The Dancer is at 180 degrees remove from the action movies that Luc Besson is was associated with at the time and is a film about modern dance. Certainly, there are similarities to other Luc Besson films – in particular the theme of a mute person(s) who struggles to find a means of expressing their voice, which very much echoes Besson’s first film Le Dernier Combat (1983), an arty post-holocaust tale set in a world where everybody has become mute due to atmospheric changes.
When it comes to dance films, The Dancer is quite different to many that we have seen before. For one, it is set amongst the aspirations of a poor African-American brother and sister in New York City and is photographed with a gritty sense of realism and much focus on their lives in low-paying jobs. More interestingly, The Dancer holds the novelty being a drum-and-bass dance film. This certainly gives it much pounding energy. Indeed, with the beat pulsating throughout the film, Fred Garson ends up choreographing scenes with people doing rather unsexy things like connecting electronic circuitry and wiring all to drumbeat.
Of course, with everything set to drum-and-bass, the effect is not one of sensuality and elegance, but where the dance often seems awkward and not always graceful. All the beauty of the moves comes out of the energy and angles of the bodies, rather than flowing grace or liquidity of movement. Lead actress Mia Frye, who is also the film’s dance choreographer, has a charged presence – her dark skin makes striking contrast to her blue eyes and blonde dreadlocks. Whenever Mia Frey is on screen, she is always alive with movement as though trying to contain her natural physical energy.

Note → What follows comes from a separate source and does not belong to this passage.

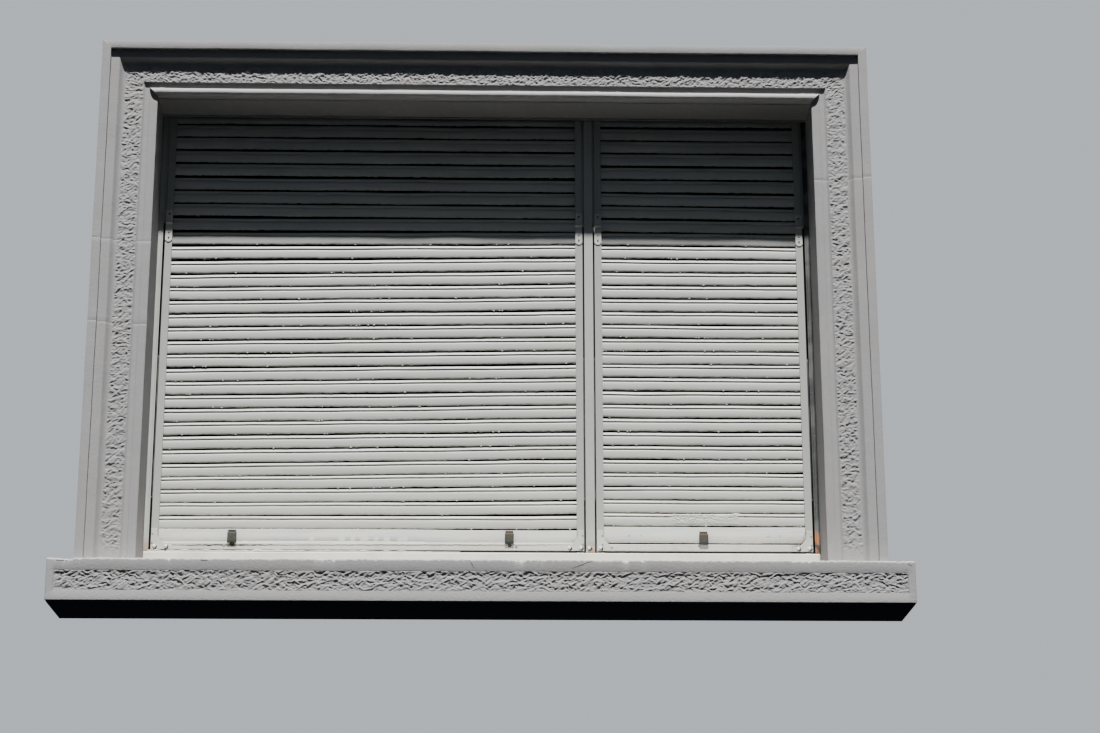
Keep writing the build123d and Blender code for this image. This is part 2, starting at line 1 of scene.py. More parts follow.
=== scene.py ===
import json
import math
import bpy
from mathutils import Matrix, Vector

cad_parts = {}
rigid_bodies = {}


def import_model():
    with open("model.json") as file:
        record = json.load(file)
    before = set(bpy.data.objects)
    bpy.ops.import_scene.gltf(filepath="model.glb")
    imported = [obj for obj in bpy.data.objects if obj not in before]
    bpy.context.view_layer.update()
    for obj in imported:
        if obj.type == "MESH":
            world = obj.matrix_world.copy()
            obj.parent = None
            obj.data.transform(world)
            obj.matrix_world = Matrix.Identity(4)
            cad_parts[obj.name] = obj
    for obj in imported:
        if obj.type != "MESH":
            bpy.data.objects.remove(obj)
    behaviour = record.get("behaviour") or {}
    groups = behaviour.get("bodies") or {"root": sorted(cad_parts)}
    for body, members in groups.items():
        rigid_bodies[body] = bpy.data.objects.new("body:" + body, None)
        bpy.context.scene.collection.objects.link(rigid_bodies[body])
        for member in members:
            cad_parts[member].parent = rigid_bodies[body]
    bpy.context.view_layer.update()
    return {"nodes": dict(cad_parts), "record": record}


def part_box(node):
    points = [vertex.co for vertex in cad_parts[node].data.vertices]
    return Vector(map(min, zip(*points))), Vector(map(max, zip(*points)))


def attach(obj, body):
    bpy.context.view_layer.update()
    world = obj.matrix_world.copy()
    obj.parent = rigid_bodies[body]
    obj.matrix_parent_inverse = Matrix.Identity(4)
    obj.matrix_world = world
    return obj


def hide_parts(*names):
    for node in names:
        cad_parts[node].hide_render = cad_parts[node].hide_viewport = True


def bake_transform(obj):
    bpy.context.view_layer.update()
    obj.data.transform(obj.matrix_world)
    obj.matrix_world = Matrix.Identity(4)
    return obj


bl_info = {
    "name": "Painted roller shutter in a stone surround",
    "version": (1, 0, 0),
    "blender": (4, 5, 0),
    "location": "View3D > Sidebar > Shutter",
    "description": "Stone surround, painted slats and fittings around a packed roller shutter",
    "category": "Object",
}

import bmesh
import bpy
from bpy.props import FloatProperty, FloatVectorProperty, IntProperty, PointerProperty
from mathutils import Matrix, Vector, noise

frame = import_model()
BLINDS = ("left", "right")
GUIDES = ("left_outer", "left_inner", "right_inner", "right_outer")
BODY_OF = {
    node: body for body, nodes in frame["record"]["behaviour"]["bodies"].items() for node in nodes
}


# Places and sizes taken from the frame


def low(node):
    """Lowest corner of a CAD node."""
    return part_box(node)[0]


def high(node):
    """Highest corner of a CAD node."""
    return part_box(node)[1]


HALF_TRIM = high("surround_head").x
TRIM_TOP = high("surround_head").z
SOFFIT = low("surround_head").z
TRIM_FRONT = low("surround_head").y
HEAD_BACK = high("surround_head").y
FRAME_BACK = high("surround_left_jamb").y
HALF_SILL = high("sill").x
SILL_FRONT = low("sill").y
GUIDE_FRONT = low("left_outer_swing_guide").y
HINGE = frame["record"]["behaviour"]["joints"][0]["pos_m"]
JAMB_SEAMS = {"left": (0.878, 1.150), "right": (1.372,)}
# Height of a slat over its true place, at some slats counted from the bottom
HANG = {
    "left": ((0, 0.0), (1.5, 0.0), (4, -0.0070), (18, -0.0125), (27, 0.0)),
    "right": ((0, 0.0135), (1, 0.0085), (3, 0.0050), (10, 0.0025), (18, -0.0050), (23, -0.0040), (27, 0.0)),
}


# Settings that a user would change


class SurroundSettings(bpy.types.PropertyGroup):
    """Sizes of the moulded stone."""

    fillet: FloatProperty(name="Fillet", description="Width of the outer fillet", default=0.027, unit="LENGTH")
    band: FloatProperty(name="Band", description="Width of the flat band", default=0.027, unit="LENGTH")
    band_depth: FloatProperty(name="Band depth", description="Band behind the fillet", default=0.012, unit="LENGTH")
    cove: FloatProperty(name="Cove", description="Width of the hollow moulding", default=0.018, unit="LENGTH")
    panel: FloatProperty(name="Panel", description="Width of the rough panel", default=0.058, unit="LENGTH")
    panel_depth: FloatProperty(
        name="Panel depth", description="Rough panel behind the fillet", default=0.030, unit="LENGTH"
    )
    quirk: FloatProperty(name="Quirk", description="Width of the sunk strip", default=0.020, unit="LENGTH")
    quirk_depth: FloatProperty(
        name="Quirk depth", description="Sunk strip behind the fillet", default=0.037, unit="LENGTH"
    )
    trim: FloatProperty(name="Trim", description="Whole width of the trim", default=0.177, unit="LENGTH")
    lining: FloatProperty(name="Lining", description="Thickness of the reveal", default=0.030, unit="LENGTH")
    relief: FloatProperty(name="Relief", description="Depth of the pecked relief", default=0.0042, unit="LENGTH")
    cell: FloatProperty(name="Cell", description="Mesh step on the rough panel", default=0.00165, unit="LENGTH")
    sill_panel_low: FloatProperty(
        name="Sill panel foot", description="Underside of the sill's rough panel", default=0.029, unit="LENGTH"
    )
    sill_panel_height: FloatProperty(
        name="Sill panel height", description="Height of the sill's rough panel", default=0.061, unit="LENGTH"
    )
    sill_margin: FloatProperty(
        name="Sill margin", description="Plain end of the sill's front", default=0.022, unit="LENGTH"
    )
    sill_depth: FloatProperty(
        name="Sill panel depth", description="Depth of the sill's panel", default=0.008, unit="LENGTH"
    )


class SlatSettings(bpy.types.PropertyGroup):
    """Sizes of the slats."""

    pitch: FloatProperty(name="Pitch", description="Height from slat to slat", default=0.0448, unit="LENGTH")
    thickness: FloatProperty(name="Thickness", description="Thickness of a slat", default=0.014, unit="LENGTH")
    face: FloatProperty(name="Face", description="Height of the flat face", default=0.0272, unit="LENGTH")
    wave: FloatProperty(name="Wave", description="How far a slat is warped", default=0.0017, unit="LENGTH")
    chip: FloatProperty(name="Chip", description="Depth of the broken lower edge", default=0.0014, unit="LENGTH")
    crust: FloatProperty(name="Crust", description="Swelling of paint on an edge", default=0.0007, unit="LENGTH")
    left_skew: FloatProperty(
        name="Left skew", description="Tilt of the left blind's slats", default=math.radians(0.9), unit="ROTATION"
    )
    right_skew: FloatProperty(
        name="Right skew", description="Tilt at the right blind's hinge", default=math.radians(-0.6), unit="ROTATION"
    )
    seed: IntProperty(name="Seed", description="Order of the random warps", default=7)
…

That said, none of the dance sequences in the film are particularly standout. Even the scenes where India finally gets to express herself seem muted. At the very least, one expected the film to make something dazzling out of her transformation but all that we get is a montage of scenes of her dancing where the drum-and-bass score is replaced by bland pop songs on the soundtrack.
Beneath the drum-and-bass culture and gritty New York location, the story is a traditional one, the same one that fairly much runs through all dance films from Fame (1980), Flashdance (1983) and Footloose (1985) to A Chorus Line (1985), Dirty Dancing (1987), Showgirls (1995), The Full Monty (1997) and Billy Elliott (2000) – of the outsider struggling for acceptance and success as a dancer and finally bursting out in a triumphant display. It is during some of these dramatic scenes, more so than the dance sequences themselves, that The Dancer starts to work, like where we go through Mia Frye’s gruelling audition, rooting for her and then arriving at her painful rejection.
One problem with the film is that director Fred Garson never has a particularly strong grasp on the central character. Indeed, it is the character of India’s brother (Garland Whitt) and his flawed hubris and constant over-estimation that comes across as much stronger than the character of India. Even the ending comes surprisingly abruptly with the brother accepting a deal, followed by a not very outstanding dance sequence where India premieres the device in public and a lingering hint of romance left hanging in the air between her and the scientist.
The Dancer is also in the peculiar position of posing as a science-fiction film when the device it regards as revolutionary is something that has been around for years. The idea of a gadget that can translate human movement into sound has been around since 1918 – it is called the theremin and is essentially an electromagnetic field stretched between two antennae that produce differing sounds in correspondence with the way the player’s hands move within the fields. The only thing to do would have been to work out a computer program that would translate the various movements that the dancer makes into musical notes and sequences. All of which is well within the grasp of contemporary technology.